Federica Pich: I’d like to start our conversation with a quote from Michael Baxandall’s Patterns of Intention (1985: 4): «Past tense and cerebration: what a description will tend to represent best is thought after seeing a picture». I suspect a literary scholar would have been unable to capture the essence of verbal description – the shift that is implied in any attempt to represent a picture into words – as poignantly as this particular art historian does here. It is a question of perspective, of positive displacement – of being able to see more when we step outside the realm of our own discipline. My experience here at the Courtauld has been quite unique in this respect. Besides rekindling my interest in intermediality, conversations with students and colleagues have changed the way I look at pictures and, perhaps more surprisingly, the way I read texts.
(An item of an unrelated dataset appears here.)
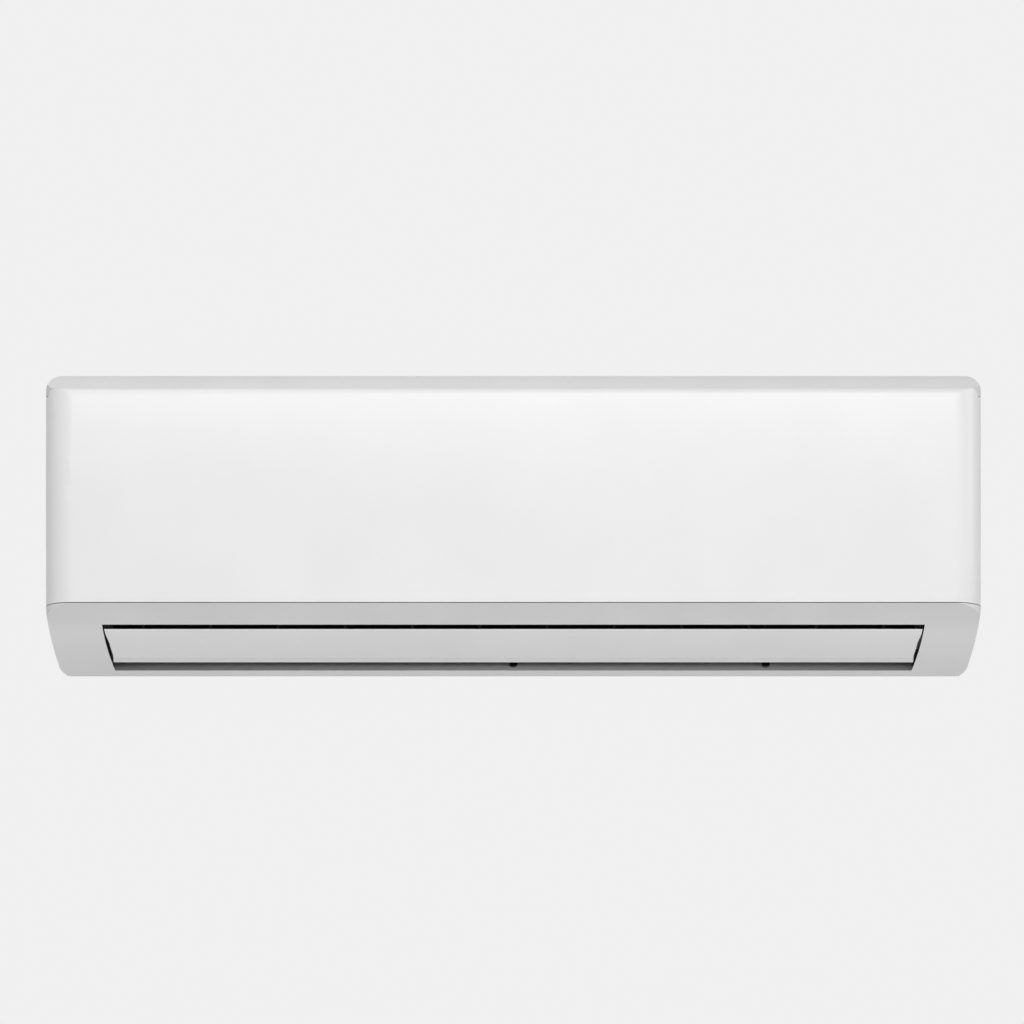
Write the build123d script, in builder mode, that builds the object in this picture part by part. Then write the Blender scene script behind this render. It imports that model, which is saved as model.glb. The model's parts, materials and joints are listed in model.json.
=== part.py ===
from build123d import *
from math import atan2, cos, degrees, hypot, pi, radians, sin, sqrt, tan
import os

os.makedirs("parts", exist_ok=True)

# Mini split indoor unit, millimetres. X to the right seen from the front, +Y into the
# wall, +Z up. The origin is the middle of the wall plate's screw pattern on the wall.
# Heights named _h and the second number of every side-view point are measured from the
# underside of the unit.

# ---------------------------------------------------------------- cabinet
width = 940.0
height = 303.0
depth = 212.0
half_width = width / 2
base_z = -150.0            # underside, below the screw pattern's middle
small_sides = 6            # small pins, screws and their holes are drawn with flats
round_sides = 12           # so are the larger ones
wall = 2.5
fit = 0.3                  # between fixed pieces that only sit beside each other
shut_gap = 0.8             # shut lines round the front panel
plan_corner = 28.0         # upright front corners, seen from above
top_corner = 16.0          # top corners, seen from the front
foot_corner = 13.0         # bottom corners, seen from the front
taper_h = 70.0             # the sides draw in below this height
taper_in = 11.0

# ---------------------------------------------------------------- front panel
panel_radius = 1250.0      # bow of the front, seen from the side
panel_mid_h = 180.0        # height of the foremost point
panel_top_h = height - 12.5
panel_pivot_radius = 8.0   # the top edge is round about the hinge
seam_h = 75.0
seam_tilt = 9.0
return_depth = depth - 44.0       # the panel's side returns end this far from the wall
core_inset = 6.0           # casing behind the panel, below the outer form
lug_x = half_width - 30.0
lug_width = 4.0
ear_x = half_width - 37.0
ear_width = 6.0
panel_pin_radius = 3.0
pin_play = 0.1
panel_opening = 60.0

# ---------------------------------------------------------------- underside of the front
crease = (40.0 - depth, 52.8)    # lower edge of the chin, top of the outlet
cheek_mid = (72.2 - depth, 25.5)
lip = (108.0 - depth, 3.0)
outlet_top_half = half_width - 56.0
outlet_bottom_half = half_width - 68.0
outlet_sill_h = 6.0

# ---------------------------------------------------------------- fan and air path
fan_y = 128.0 - depth
fan_h = 142.0
fan_radius = 48.0
blade_count = 24
disc_count = 3
disc_width = 1.6
shaft_radius = 4.0
duct_half = half_width - 66.0          # inside half width of the outlet duct
fan_wall_right = half_width - 152.0     # inside face of the wall between fan and motor
shelf_h = 90.0             # ceiling of the duct under the motor
duct_wall = 2.5
fan_left = 6.0 - duct_half
fan_right = fan_wall_right - 10.0
floor_rise = 5.0 - lip[0]         # the 45 degree floor of the duct has h = y + floor_rise

# ---------------------------------------------------------------- deflector
flap_top = (46.9 - depth, 47.75)
flap_chord = 57.0
flap_pitch = 36.2          # below the horizontal, degrees
flap_top_gap = 3.8         # between the flap's ends and the outlet's sides
flap_bottom_gap = 1.6
flap_bow = 0.5
flap_top_half = outlet_top_half - flap_top_gap
flap_bottom_half = outlet_bottom_half - flap_bottom_gap
flap_arm = 3.0
flap_arm_end = duct_half - 2.5
flap_thickness = 3.0
flap_bulge = 1.6
flap_pivot_along = 36.0
flap_pivot_in = 8.0
flap_pin_radius = 2.5
flap_opening = 80.0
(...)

It was that same search for new perspectives – facilitated by the chance to spend more time in London’s libraries over the last few months – that first led me to your work, Michael. When I read your article on the epigrams on Myron’s cow (Squire 2010a), for example, and your chapter on ekphrasis for the Oxford Handbooks Online in Classical Studies (Squire 2015b), they both stood out to me as much more intellectually refreshing and helpful than many theoretical contributions I had come across during my own research on ekphrastic poetry in the Italian Renaissance. I felt that your view of the subject could speak effectively to someone with a different expertise – precisely because your thoughts were moving from specific objects and texts, which you analyzed in great depth, while never losing sight of wider issues. This made me wonder how you first got interested in themes of image and text. Was it your interest in individual authors or texts that led you to themes such as ekphrasis and visual poetry, or was it rather the interest in these themes that guided your selection of texts? For that matter, what took you to classical materials in the first place?